Attendu que la cour relève que le préjudice ainsi invoqué par [E] [U] est calculé sur des éléments hypothétiques (espérance de vie de dix ans à compter du 65ème anniversaire ; permanence du salaire versé par la société MECAPLAST FRANCE jusqu'au 30 septembre 2016) que l'indemnité allouée au visa de l'article L 1235-3 du code du travail n'a pas vocation à réparer ;
qu'il convient en réalité de retenir que compte tenu des circonstances de la rupture, du montant de la rémunération versée à [E] [U] âgé de 59 ans lors de la rupture, de son ancienneté de plus de treize années, le préjudice résultant pour ce dernier de la rupture doit être indemnisé par la somme de 46 400 euros ; qu'en conséquence, le jugement déféré sera infirmé en ce qu'il a condamné la société MECAPLAST FRANCE à payer à [E] [U] la somme de 79 932.40 euros à titre de dommages et intérêts pour licenciement sans cause réelle et sérieuse ; que la société MECAPLAST FRANCE sera condamnée à payer à [E] [U] la somme de 46 400 euros à titre de dommages et intérêts pour licenciement sans cause réelle et sérieuse.
- sur les dommages et intérêts pour préjudice moral
Attendu que [E] [U] ne justifiant par aucune pièce que les circonstances du licenciement lui ont occasionné un préjudice moral, sa demande de ce chef n'est pas fondée ; que le jugement déféré sera infirmé en ce qu'il a condamné la société MECAPLAST FRANCE à payer à [E] [U] la somme de 26 095 euros à titre de dommages et intérêts pour préjudice moral ; que [E] [U] sera débouté de sa demande à titre de dommages et intérêts pour préjudice moral.
- sur le remboursement des indemnités de chômage
Attendu que le jugement déféré sera infirmé en ce qu'il a ordonné en application de l'article 1235-4 du code du travail le remboursement par la société MECAPLAST FRANCE aux organismes intéressés des indemnités de chômage versées à [E] [U] dans la limite de six mois d'indemnisation ; qu'il convient d'ordonner d'office le remboursement par l'employeur aux organismes intéressés des indemnités de chômage versées au salarié licencié, du jour de son licenciement au jour du jugement prononcé, dans la limite de trois mois d'indemnisation.
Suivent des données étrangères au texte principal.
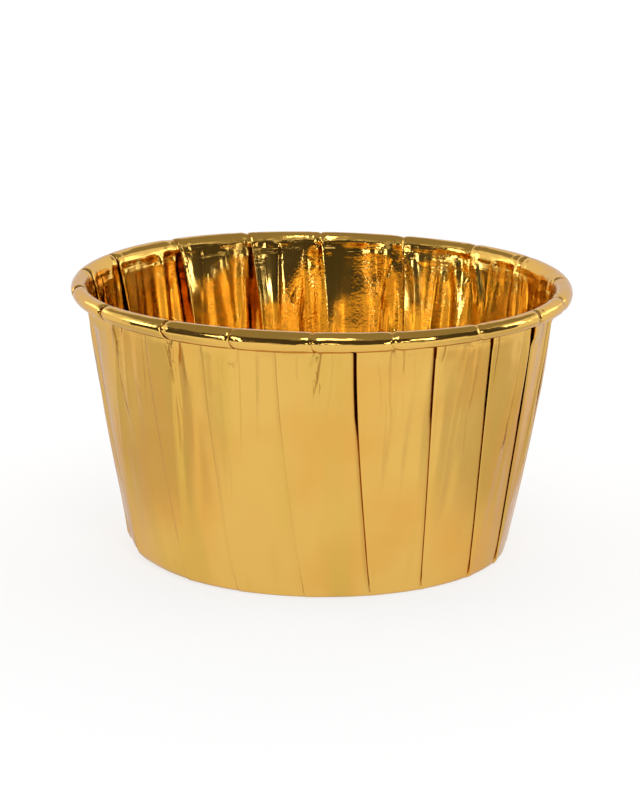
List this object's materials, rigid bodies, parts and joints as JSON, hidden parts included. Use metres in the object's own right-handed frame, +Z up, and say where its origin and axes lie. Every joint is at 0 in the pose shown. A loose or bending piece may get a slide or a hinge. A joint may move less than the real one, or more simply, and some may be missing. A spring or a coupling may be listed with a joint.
{
  "type": "cupcake liner",
  "caption": "Tapered round baking cup of gold foil-covered paper, with knife-pleated wall, flat bottom and outward-rolled rim.",
  "frame": {"origin": "centre of the underside of the flat bottom, which stands on the table", "axes": "+Z up along the cup's axis, out of its mouth; -Y is the side that faces the viewer in the picture"},
  "size_m": [0.069, 0.0688, 0.038],
  "materials": {
    "gold_foil_paper": "gloss"
  },
  "bodies": {
    "root": {"liner": "gold_foil_paper"}
  },
  "joints": []
}
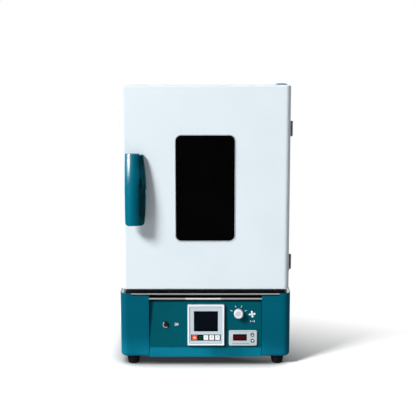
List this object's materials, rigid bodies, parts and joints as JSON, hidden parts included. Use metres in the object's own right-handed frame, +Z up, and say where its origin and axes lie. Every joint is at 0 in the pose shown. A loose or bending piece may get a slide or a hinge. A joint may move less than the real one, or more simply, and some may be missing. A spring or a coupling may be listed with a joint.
{
  "type": "drying oven",
  "caption": "Benchtop forced-air drying oven: white hinged door with a dark window and pull lever, teal base with a sloped control panel, rubber feet.",
  "frame": {"origin": "centre of the whole oven's footprint, on the floor plane under its feet", "axes": "+Z up; -Y towards the door and control panel; +X to the right as seen from the front, where the hinges are"},
  "size_m": [0.454, 0.5221, 0.74],
  "materials": {
    "teal_paint": "fine satin",
    "panel_paint": "fine satin",
    "white_paint": "powder coat, satin",
    "stainless": "brushed",
    "zinc_sheet": "plated sheet",
    "chrome": "polished",
    "steel": "machined",
    "hinge_steel": "satin",
    "aluminium": "pressed",
    "heater_sheath": "heat tinted",
    "shelf_wire": "plated wire",
    "black_paint": "satin",
    "rubber": "matte",
    "silicone": "matte",
    "pale_plastic": "satin",
    "white_plastic": "gloss",
    "black_plastic": "matte",
    "teal_plastic": "gloss",
    "grey_trim": "satin",
    "dark_display": "gloss",
    "strip_plastic": "gloss",
    "orange_key": "satin",
    "white_key": "satin",
    "dark_button": "satin",
    "lamp_lens": "gloss",
    "glass": "clear",
    "mineral_wool": "matte",
    "board": "satin"
  },
  "bodies": {
    "cabinet": {"base_shell": "teal_paint", "control_panel": "panel_paint", "deck_plate": "stainless", "base_bottom_plate": "zinc_sheet", "feet": "rubber", "panel_rail": "chrome", "controller_bezel": "pale_plastic", "controller_screen": "dark_display", "controller_key_strip": "strip_plastic", "instrument_cases": "black_plastic", "limiter_bezel": "pale_plastic", "limiter_display": "dark_display", "speed_control": "black_plastic", "lamp_bezel": "chrome", "lamp_lens": "lamp_lens", "cabinet_shell": "white_paint", "front_frame": "stainless", "chamber_liner": "stainless", "insulation": "mineral_wool", "back_panel": "zinc_sheet", "motor_cover": "white_paint", "air_baffle": "stainless", "rack_uprights": "stainless", "shelf_supports": "stainless", "temperature_probes": "steel", "fan_motor": "black_paint", "motor_bracket": "zinc_sheet", "heater_element": "heater_sheath", "vent_duct": "stainless", "vent_hood": "teal_plastic", "hinge_frame_leaves": "hinge_steel", "hinge_pins": "steel", "power_inlet": "black_plastic", "power_board": "board"},
    "door": {"door_skin": "white_paint", "door_inner_panel": "stainless", "door_insulation": "mineral_wool", "window_rim": "grey_trim", "window_panes": "glass", "window_tunnel": "stainless", "door_seal": "silicone", "door_catch": "steel", "hinge_door_leaves": "hinge_steel", "handle_base": "teal_plastic", "handle_pin": "steel"},
    "lever": {"handle_lever": "teal_plastic"},
    "fan": {"fan_shaft": "steel", "fan_impeller": "aluminium"},
    "knob": {"speed_knob": "white_plastic", "speed_spindle": "steel"},
    "damper": {"vent_damper": "stainless"},
    "rocker": {"switch_rocker": "black_plastic"},
    "power_key": {"key_power": "orange_key"},
    "shift_key": {"key_shift": "white_key"},
    "down_key": {"key_down": "white_key"},
    "up_key": {"key_up": "white_key"},
    "limit_up_button": {"limit_up": "dark_button"},
    "limit_down_button": {"limit_down": "dark_button"},
    "shelf_1": {"wire_shelf_1": "shelf_wire"},
    "shelf_2": {"wire_shelf_2": "shelf_wire"}
  },
  "joints": [
    {"name": "door_hinge", "type": "hinge", "parent": "cabinet", "child": "door", "pos_m": [0.225, -0.165, 0.27125], "axis": [0, 0, 1], "range_deg": [0, 180]},
    {"name": "handle_pull", "type": "hinge", "parent": "door", "child": "lever", "pos_m": [-0.1877, -0.2235, 0.548], "axis": [-1, 0, 0], "range_deg": [0, 8], "stiffness_Nm_per_rad": 3, "springref_deg": -8.59},
    {"name": "speed_knob_turn", "type": "hinge", "parent": "cabinet", "child": "knob", "pos_m": [0.088, -0.20966, 0.1395], "axis": [0, 0.9967, -0.0817], "range_deg": [0, 270]},
    {"name": "power_key_press", "type": "slide", "parent": "cabinet", "child": "power_key", "axis": [0, 0.9967, -0.0817], "range_m": [0, 0.0012], "stiffness_N_per_m": 300, "springref_m": -0.001},
    {"name": "shift_key_press", "type": "slide", "parent": "cabinet", "child": "shift_key", "axis": [0, 0.9967, -0.0817], "range_m": [0, 0.0012], "stiffness_N_per_m": 300, "springref_m": -0.001},
    {"name": "down_key_press", "type": "slide", "parent": "cabinet", "child": "down_key", "axis": [0, 0.9967, -0.0817], "range_m": [0, 0.0012], "stiffness_N_per_m": 300, "springref_m": -0.001},
    {"name": "up_key_press", "type": "slide", "parent": "cabinet", "child": "up_key", "axis": [0, 0.9967, -0.0817], "range_m": [0, 0.0012], "stiffness_N_per_m": 300, "springref_m": -0.001},
    {"name": "limit_up_press", "type": "slide", "parent": "cabinet", "child": "limit_up_button", "axis": [0, 0.9967, -0.0817], "range_m": [0, 0.0012], "stiffness_N_per_m": 300, "springref_m": -0.001},
    {"name": "limit_down_press", "type": "slide", "parent": "cabinet", "child": "limit_down_button", "axis": [0, 0.9967, -0.0817], "range_m": [0, 0.0012], "stiffness_N_per_m": 300, "springref_m": -0.001},
    {"name": "fan_spin", "type": "hinge", "parent": "cabinet", "child": "fan", "pos_m": [0, 0.135, 0.45875], "axis": [0, 1, 0], "continuous": true},
    {"name": "vent_damper_slide", "type": "slide", "parent": "cabinet", "child": "damper", "axis": [0, -1, 0], "range_m": [0, 0.026]},
    {"name": "mains_rocker", "type": "hinge", "parent": "cabinet", "child": "rocker", "pos_m": [-0.123, 0.231, 0.095], "axis": [-1, 0, 0], "range_deg": [0, 18]},
    {"name": "shelf_1_slide", "type": "slide", "parent": "cabinet", "child": "shelf_1", "axis": [0, -1, 0], "range_m": [0, 0.012]},
    {"name": "shelf_2_slide", "type": "slide", "parent": "cabinet", "child": "shelf_2", "axis": [0, -1, 0], "range_m": [0, 0.012]}
  ]
}
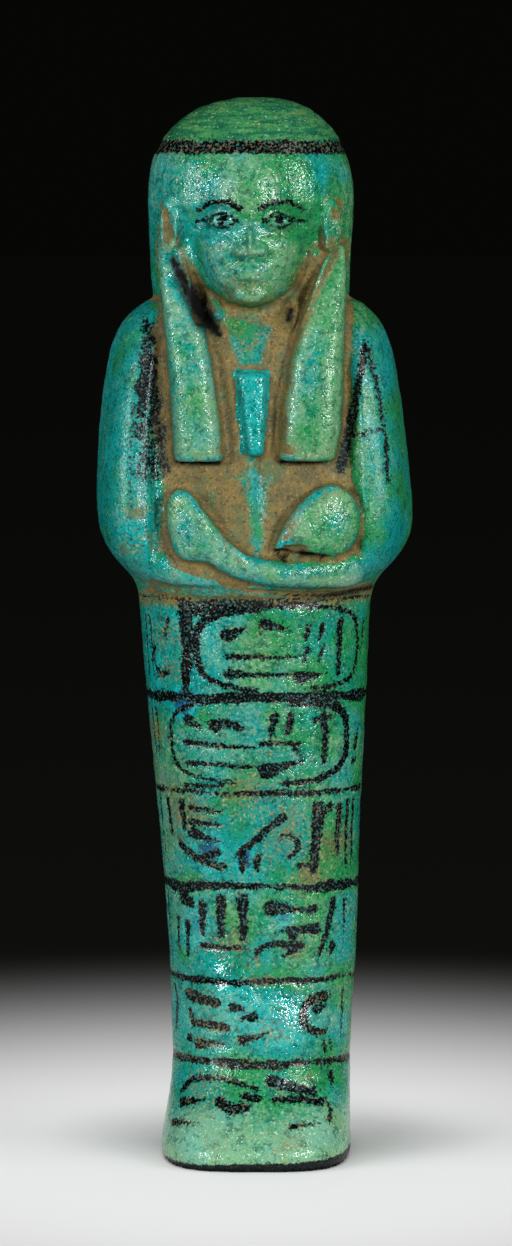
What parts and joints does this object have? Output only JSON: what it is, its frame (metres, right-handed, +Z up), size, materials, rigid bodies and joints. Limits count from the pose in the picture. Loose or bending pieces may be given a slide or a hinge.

- sur les demandes accessoires
Attendu qu'il y a lieu de confirmer le jugement entrepris en ce qu'il a mis à la charge de la société MECAPLAST FRANCE les dépens de première instance et en ce qu'il a alloué à [E] [U] une indemnité au titre de l'article 700 du code de procédure civile.
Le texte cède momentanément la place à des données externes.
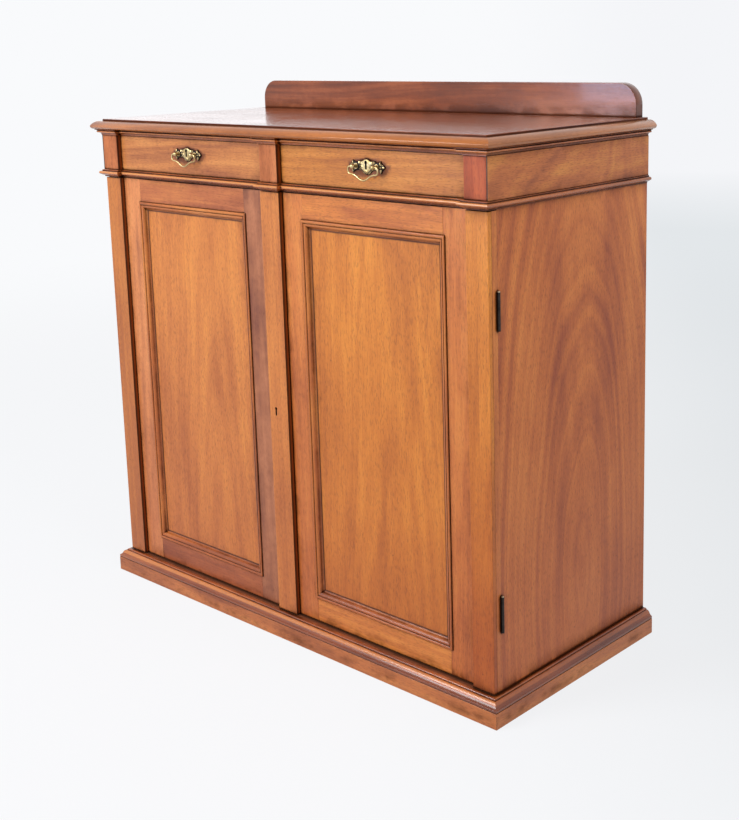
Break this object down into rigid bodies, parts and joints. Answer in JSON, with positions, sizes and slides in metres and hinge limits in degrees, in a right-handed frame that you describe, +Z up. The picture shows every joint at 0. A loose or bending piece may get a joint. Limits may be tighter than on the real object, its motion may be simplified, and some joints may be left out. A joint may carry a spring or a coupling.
{
  "type": "chiffonier",
  "caption": "Low wooden cupboard with panelled doors between flat pilasters, frieze drawers with brass bail handles, a moulded top and plinth, and a low rounded back rail.",
  "frame": {"origin": "on the floor, in the middle of the footprint", "axes": "+Z up, +X to the right as one faces the doors, -Y out of the front, +Y towards the wall"},
  "size_m": [1.102, 0.489, 1.081],
  "materials": {
    "walnut": "french polish, satin",
    "walnut_gold": "french polish, satin",
    "walnut_top": "french polish, glossy",
    "pine": "bare, aged",
    "brass": "antiqued, satin",
    "iron": "aged, dull"
  },
  "bodies": {
    "carcase": {"base_frame": "pine", "plinth_boards": "walnut", "plinth_moulding": "walnut", "bottom_board": "pine", "side_left": "walnut", "side_right": "walnut", "back_boards": "pine", "shelf": "pine", "drawer_deck": "pine", "drawer_partition": "pine", "drawer_guides": "pine", "drawer_stops": "pine", "top_rail": "pine", "frieze_blocks": "walnut", "frieze_sides": "walnut", "mid_moulding": "walnut", "bed_moulding": "walnut", "top_board": "walnut_top", "gallery": "walnut_top", "hinge_leaves_fixed": "iron", "hinge_pins": "iron"},
    "left_door": {"left_door_hinge_stile": "walnut", "left_door_meeting_stile": "walnut", "left_door_rails": "walnut", "left_door_panel": "walnut_gold", "left_door_panel_moulding": "walnut", "left_door_pilasters": "walnut", "left_door_hinge_leaves": "iron", "left_door_lock_case": "iron"},
    "right_door": {"right_door_hinge_stile": "walnut", "right_door_meeting_stile": "walnut", "right_door_rails": "walnut", "right_door_panel": "walnut_gold", "right_door_panel_moulding": "walnut", "right_door_pilasters": "walnut", "right_door_hinge_leaves": "iron", "right_door_bolt_case": "iron"},
    "left_door_bolt": {"left_door_lock_bolt": "iron"},
    "right_door_slip_bolt": {"right_door_bolt": "iron"},
    "left_drawer": {"left_drawer_front": "walnut_gold", "left_drawer_side_left": "pine", "left_drawer_side_right": "pine", "left_drawer_back": "pine", "left_drawer_bottom": "pine", "left_drawer_lock_case": "iron", "left_drawer_handle_plate": "brass", "left_drawer_handle_posts": "brass"},
    "left_bail": {"left_drawer_bail": "brass"},
    "left_drawer_bolt": {"left_drawer_lock_bolt": "iron"},
    "right_drawer": {"right_drawer_front": "walnut_gold", "right_drawer_side_left": "pine", "right_drawer_side_right": "pine", "right_drawer_back": "pine", "right_drawer_bottom": "pine", "right_drawer_lock_case": "iron", "right_drawer_handle_plate": "brass", "right_drawer_handle_posts": "brass"},
    "right_bail": {"right_drawer_bail": "brass"},
    "right_drawer_bolt": {"right_drawer_lock_bolt": "iron"}
  },
  "joints": [
    {"name": "left_door", "type": "hinge", "parent": "carcase", "child": "left_door", "pos_m": [-0.533, -0.2015, 0.472], "axis": [0, 0, -1], "range_deg": [0, 180]},
    {"name": "right_door", "type": "hinge", "parent": "carcase", "child": "right_door", "pos_m": [0.533, -0.2015, 0.472], "axis": [0, 0, 1], "range_deg": [0, 180]},
    {"name": "left_door_bolt", "type": "slide", "parent": "left_door", "child": "left_door_bolt", "axis": [1, 0, 0], "range_m": [0, 0.009]},
    {"name": "right_door_slip_bolt", "type": "slide", "parent": "right_door", "child": "right_door_slip_bolt", "axis": [0, 0, 1], "range_m": [0, 0.012]},
    {"name": "left_drawer", "type": "slide", "parent": "carcase", "child": "left_drawer", "axis": [0, -1, 0], "range_m": [0, 0.32]},
    {"name": "left_bail", "type": "hinge", "parent": "left_drawer", "child": "left_bail", "pos_m": [-0.253, -0.228, 0.9535], "axis": [-1, 0, 0], "range_deg": [-20, 150]},
    {"name": "left_drawer_bolt", "type": "slide", "parent": "left_drawer", "child": "left_drawer_bolt", "axis": [0, 0, 1], "range_m": [0, 0.007]},
    {"name": "right_drawer", "type": "slide", "parent": "carcase", "child": "right_drawer", "axis": [0, -1, 0], "range_m": [0, 0.32]},
    {"name": "right_bail", "type": "hinge", "parent": "right_drawer", "child": "right_bail", "pos_m": [0.253, -0.228, 0.9535], "axis": [-1, 0, 0], "range_deg": [-20, 150]},
    {"name": "right_drawer_bolt", "type": "slide", "parent": "right_drawer", "child": "right_drawer_bolt", "axis": [0, 0, 1], "range_m": [0, 0.007]}
  ]
}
Attendu que la société MECAPLAST FRANCE sera condamnée aux dépens d'appel.
Attendu que l'équité et les situations économiques respectives des parties justifient qu'il soit fait application de l'article 700 du code de procédure civile pour les frais en cause d'appel dans la mesure énoncée au dispositif.
PAR CES MOTIFS
CONFIRME le jugement déféré en ce qu'il a :
- dit que le licenciement de [E] [U] ne repose pas sur une cause réelle et sérieuse,
- condamné la société MECAPLAST FRANCE à payer à [E] [U] la somme de 1 500 euros au titre de l'article 700 du code de procédure civile,
- condamné la société MECAPLAST FRANCE aux dépens,
INFIRME le jugement déféré pour le surplus,
STATUANT à nouveau et y ajoutant,
CONDAMNE la société MECAPLAST FRANCE à payer à [E] [U] la somme de 46 400 euros à titre de dommages et intérêts pour licenciement sans cause réelle et sérieuse,
DEBOUTE [E] [U] de sa demande à titre de dommages et intérêts pour préjudice moral,
ORDONNE d'office à la société MECAPLAST FRANCE le remboursement à Pôle Emploi des indemnités de chômage versées à [E] [U] dans la limite de trois mois d'indemnisation,
RAPPELLE que les sommes de nature salariale porteront intérêts au taux légal à compter du 28 avril 2014, date de la réception par l'employeur de sa convocation devant le bureau de conciliation, les autres sommes portant intérêts au taux légal à compter du présent arrêt,
CONDAMNE la société MECAPLAST FRANCE à payer à [E] [U] la somme de 1 500 euros au titre de l'article 700 du code de procédure civile pour les frais exposés en cause d'appel,
CONDAMNE la société MECAPLAST FRANCE aux dépens d'appel.